Bostoner Rebbe, Grand Rabbi of the Boston Jewish Hasidic sect
- Incumbent
- Assumed office 1985

Founder of the Bostoner community in Ramat Beit Shemesh, Israel

Personal details
- Born: 1933 Poland
- Died: 2016
- Spouse: Miriam Adler
- Children: Yaakov Yitzchak "Yankel", Yisrael Yona (son), seven daughters
- Occupation: Rabbi
- Known for: Composed contemporary Chasidic music

= Chaim Avrohom Horowitz =

Polish-born American rabbi

Chaim Avrohom Horowitz (חיים אברהם הורוויץ; 1933–2016) was a Polish-born American rabbi. In 1985, he became Bostoner Rebbe, Grand Rabbi of the Boston Jewish Hasidic sect, established in 1915 by his grandfather Pinchas Duvid Horowitz, and named after the city of Boston, Massachusetts, US.

==Biography==
He was a student of Aharon Kotler. After the death of Pinchas Duvid in 1941 his eldest son, Moshe Horowitz (1909-1985), held the position of Bostoner Rebbe in New York until his death in 1985, following Chasidic tradition.

As the eldest son of Moshe, Horowitz succeeded his father as the Bostoner Rebbe of New York. He later founded the Bostoner community in Ramat Beit Shemesh, Israel, where he resided. He composed contemporary Chasidic music; many of his compositions were performed by leading Jewish music artists of the day. Andy Statman credits him with being a major influence in his musical career, having performed several of the Horowitz's compositions on his recordings and in concert.
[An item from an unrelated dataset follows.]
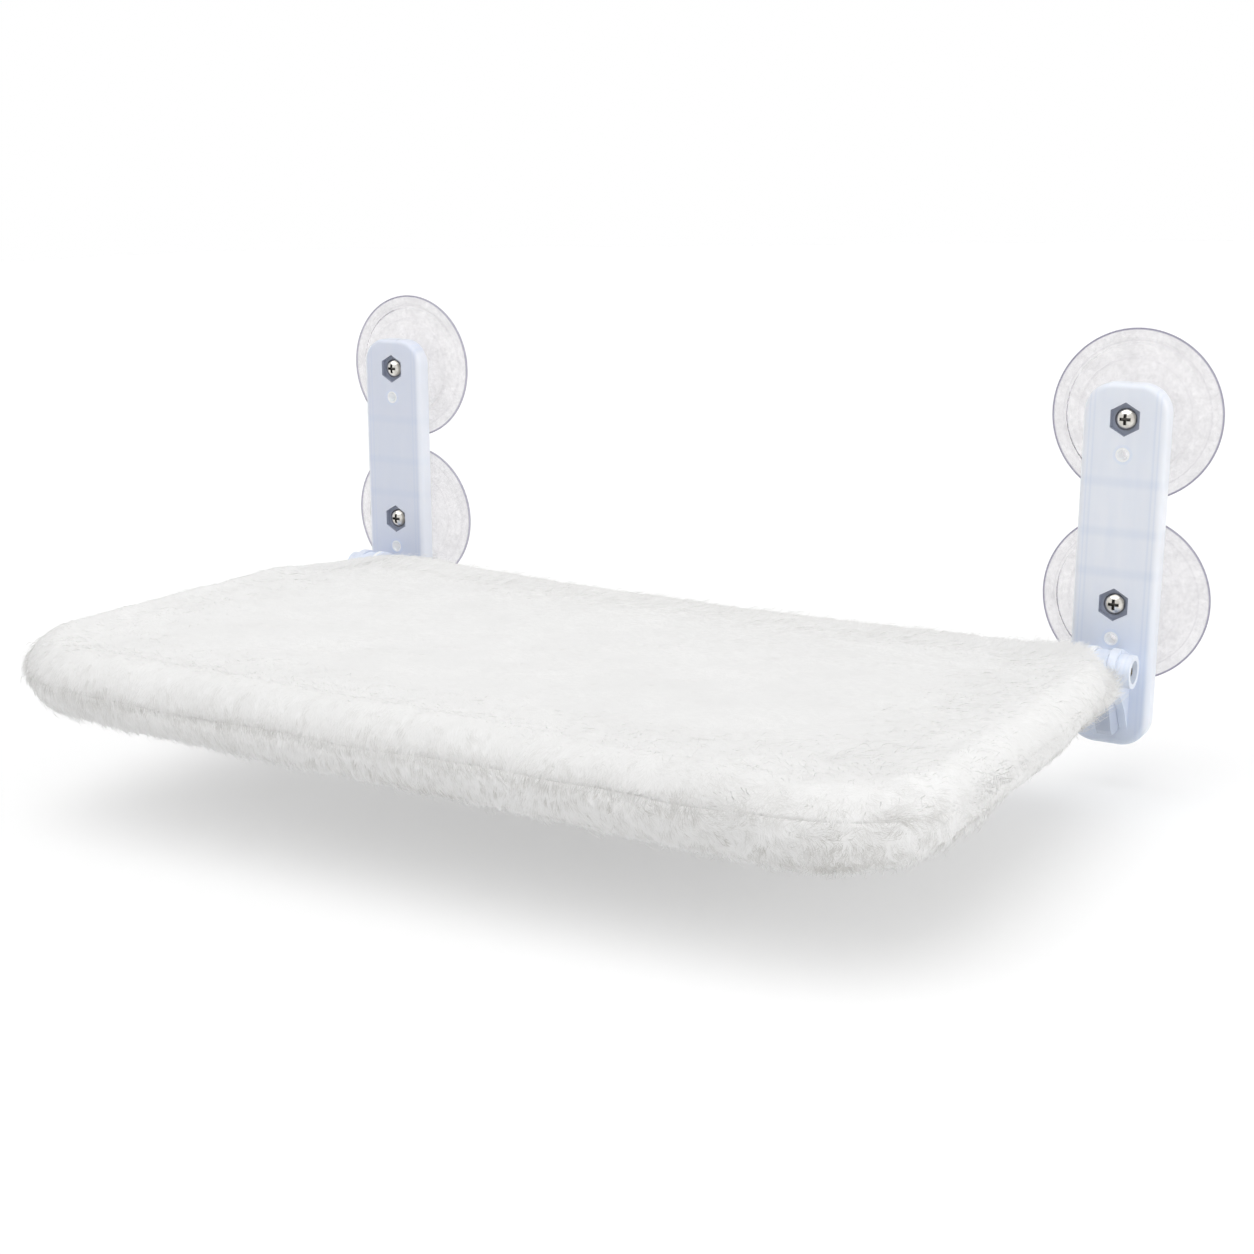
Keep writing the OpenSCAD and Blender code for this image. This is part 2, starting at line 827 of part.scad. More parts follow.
// Closed skin through a stack of rings, with a point at each end
module ring_skin(rings, start, end, flip) {
  n = len(rings[0]);
  m = len(rings);
  points = concat([start], [for (ring = rings) for (p = ring) p], [end]);
  last = m * n + 1;
  faces = concat(
    [for (j = [0 : n - 1]) [0, 1 + j, 1 + (j + 1) % n]],
    [
      for (k = [0 : m - 2], j = [0 : n - 1], half = [0, 1])
        let (a = 1 + k * n + j, b = 1 + k * n + (j + 1) % n, c = a + n, d = b + n)
        half == 0 ? [a, c, b] : [b, c, d]
    ],
    [for (j = [0 : n - 1]) [last, 1 + (m - 1) * n + (j + 1) % n, 1 + (m - 1) * n + j]]
  );
  polyhedron(points, flip ? [for (f = faces) backwards(f)] : faces);
}

// Slots in the cover's rear corners, through which the hinge arms come out
module arm_slots() {
  for (m = [0, 1])
    mirror([m, 0, 0])
      translate([arm_x - arm_t / 2 - slot_gap, rear_y - rear_bend_r / 2, bed_rise - tongue_h / 2 - 2 * slot_gap])
        cube([arm_t + 2 * slot_gap, rear_bend_r / 2 + roll_r + cut, tongue_h + 4 * slot_gap]);
}

module cover_half(side, shoulder, inner, lining, lining_inner, flip) {
  outer = face_rings(side, roll_r, seam_lead_angle, roll_steps, shoulder, inner, 0);
  inside = face_rings(side, roll_r - cover_t, 0, lining_steps, lining, lining_inner, cover_t);
  tip_up = inner[len(inner) - 1][1] * roll_r;
  lining_up = lining_inner[len(lining_inner) - 1][1] * roll_r;
  color("whitesmoke")
    difference() {
      ring_skin(
        concat(backwards(outer), [seam_ring(side)], inside),
        [0, bed_mid_y, bed_rise + side * tip_up],
        [0, bed_mid_y, bed_rise + side * (lining_up - cover_t)],
        flip
      );
      arm_slots();
    }
}

module cover_top() {
  cover_half(1, top_shoulder_shares, top_inner_shares, top_lining_shares, lining_inner_shares, true);
}

module cover_bottom() {
  cover_half(-1, low_shoulder_shares, low_inner_shares, low_lining_shares, low_inner_shares, false);
}

// Tape with the closed coil below it and a stop at each end
module zip_tape() {
  color("white") {
    translate([-zip_l / 2, zip_y - tape_w / 2, zip_top_z - tape_t])
      cube([zip_l, tape_w, tape_t]);
    translate([-zip_l / 2 + zip_end_l, zip_y - coil_w / 2, zip_top_z - tape_t - coil_h])
      cube([zip_l - 2 * zip_end_l, coil_w, coil_h + tape_t / 2]);
    for (m = [0, 1])
      mirror([m, 0, 0])
        translate([zip_l / 2 - zip_end_l, zip_y - coil_w / 2 - tape_t, zip_top_z - tape_t - coil_h - tape_t])
          cube([stop_l, coil_w + 2 * tape_t, coil_h + tape_t + tape_t / 2]);
  }
}

// Slider body: a channel over the coil with the arch that carries the pull
module zip_slider() {
  body_w = slider_w + 2 * slider_gap;
  color("silver")
    difference() {
      union() {
        translate([slider_x - slider_l / 2, zip_y, slider_low_z])
          linear_extrude(slider_top_z - slider_low_z)
            rounded_area([0, -body_w / 2], [slider_l, body_w / 2], slider_nose_r);
        translate([slider_x - arch_l / 2, zip_y - arch_w / 2, arch_low_z])
          cube([arch_l, arch_w, arch_h]);
      }
      translate([slider_x - slider_l, zip_y - coil_w / 2 - slider_gap, slider_low_z + slider_wall - slider_gap])
        cube([2 * slider_l, coil_w + 2 * slider_gap, coil_h + 3 * slider_gap]);
      translate([slider_x, zip_y + arch_w, pull_pivot_z])
        rotate([90, 0, 0])
          cylinder(h = 2 * arch_w, d = pull_pin_d + 2 * run_gap);
    }
}

// Pull tab that hangs from its pin in the slider's arch
module zip_pull() {
  cheek_y = arch_w / 2 + slider_gap;
  half_y = cheek_y + pull_cheek_t;
  color("silver")
    difference() {
      union() {
        translate([slider_x, zip_y + half_y, pull_pivot_z])
          rotate([90, 0, 0])
            cylinder(h = 2 * half_y, d = pull_pin_d);
        for (s = [-1, 1])
          translate([slider_x - pull_t / 2, zip_y + s * (cheek_y + pull_cheek_t / 2) - pull_cheek_t / 2, 0])
            translate([0, 0, pull_pivot_z - arch_h])
              cube([pull_t, pull_cheek_t, arch_h]);
        translate([slider_x - pull_t / 2, zip_y, pull_pivot_z - pull_l])
          rotate([90, 0, 90])
            linear_extrude(pull_t)
              rounded_area([-pull_w / 2, 0], [pull_w / 2, pull_l - arch_h + slider_wall], pull_hole_d / 2);
      }
      translate([slider_x - pull_t, zip_y, pull_pivot_z - pull_l + pull_hole_d])
        rotate([0, 90, 0])
          cylinder(h = 2 * pull_t, d = pull_hole_d);
    }
}

bracket_left();
bracket_right();
cup_upper_left();
cup_lower_left();
cup_upper_right();
cup_lower_right();
cup_screws();
cup_inserts();
pivot_bolts();
pivot_nuts();
hinge_arm_left();
hinge_arm_right();
front_tube();
rear_tube();
tube_screws();
edge_foam();
support_sling();
sleep_pad();
cover_top();
cover_bottom();
zip_tape();
zip_slider();
zip_pull();
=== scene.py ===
import itertools
import math

import bmesh
import bpy
import numpy as np
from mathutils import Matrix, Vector, kdtree


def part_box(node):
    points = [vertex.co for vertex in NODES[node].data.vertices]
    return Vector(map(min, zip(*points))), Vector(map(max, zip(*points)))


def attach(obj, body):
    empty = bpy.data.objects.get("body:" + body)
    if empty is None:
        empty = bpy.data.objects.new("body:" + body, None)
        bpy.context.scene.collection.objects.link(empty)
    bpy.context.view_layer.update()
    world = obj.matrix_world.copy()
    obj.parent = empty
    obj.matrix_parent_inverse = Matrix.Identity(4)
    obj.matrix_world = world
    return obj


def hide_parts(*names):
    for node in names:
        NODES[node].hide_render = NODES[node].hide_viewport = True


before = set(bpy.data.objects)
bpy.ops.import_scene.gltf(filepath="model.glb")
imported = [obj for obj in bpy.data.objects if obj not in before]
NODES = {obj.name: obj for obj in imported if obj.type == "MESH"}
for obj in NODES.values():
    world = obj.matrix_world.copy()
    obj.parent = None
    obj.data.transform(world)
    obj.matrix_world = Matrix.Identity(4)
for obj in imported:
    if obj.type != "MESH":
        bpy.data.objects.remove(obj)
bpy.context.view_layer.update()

MM = 0.001

# Sizes of the construction, in metres, with the names that the source gives them
ROLL_R = 16.5 * MM
PATH_X = 231.5 * MM
REAR_Y = -67 * MM
FRONT_Y = -312 * MM
FRONT_BEND_R = 45 * MM
REAR_BEND_R = 28.6 * MM
REAR_SLACK = 3.2 * MM
BED_RISE = -1.7 * MM
COVER_T = 2.2 * MM
HEM_R = 9.25 * MM
SLING_T = 1.2 * MM
SLING_X = 173.9 * MM
FOAM_R = 13.2 * MM
FOAM_BORE_R = 9.55 * MM
FOAM_START_Y = -124.6 * MM
ARM_X = 229 * MM
ARM_T = 7.6 * MM
ARM_H = 17 * MM
BRACKET_X = 226 * MM
PLATE_FRONT_Y = -20.3 * MM
CUP_SCREW_Z = (28 * MM, 120.6 * MM)
CUP_R = 43 * MM
SPARE_DROP = 17.3 * MM
RIB_Z = (44.2 * MM, 64.6 * MM, 89.6 * MM)
ZIP_TOP_Z = -14.375 * MM
ZIP_Y = -113 * MM
ZIP_L = 340 * MM
TAPE_W = 28 * MM
TAPE_T = 0.8 * MM
COIL_W = 5.6 * MM
COIL_H = 1.8 * MM
COIL_L = 322 * MM
FLOOR_Z = -74 * MM
FLOOR_TILT = 0.03


def add_object(name, data):
    made = bpy.data.objects.new(name, data)
    bpy.context.scene.collection.objects.link(made)
    return made


# Camera, fitted to the cups, the screws and the bed's outline in the photograph

camera_data = bpy.data.cameras.new("camera")
camera_data.sensor_width = 36
camera_data.lens = 53.97
camera = add_object("camera", camera_data)
camera.location = (0.4948, -0.9258, 0.2409)
camera.rotation_euler = (math.radians(90 - 13.8), 0, math.radians(31.4))
bpy.context.scene.camera = camera


# Node helpers

def maths(tree, operation, *values, clamp=False):
    """A Math node on numbers and sockets."""
    node = tree.nodes.new("ShaderNodeMath")
    node.operation, node.use_clamp = operation, clamp
    for socket, value in zip(node.inputs, values):
        if isinstance(value, (int, float)):
            socket.default_value = value
        else:
            tree.links.new(value, socket)
    return node.outputs[0]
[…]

In 1954, Horowitz married Miriam Adler, daughter of Rebbe Elazar Adler of the Zvhil dynasty, who gave birth to their son Yaakov Yitzchak "Yankel" in 1956. He was raised in his maternal grandparent's home in the West Hollywood section of Los Angeles, and now serves as rabbi of the Bostoner Shul in Lawrence, New York. Horowitz married the daughter of Yonah Hass in his second marriage. They have one son, Yisrael Yona, and seven daughters.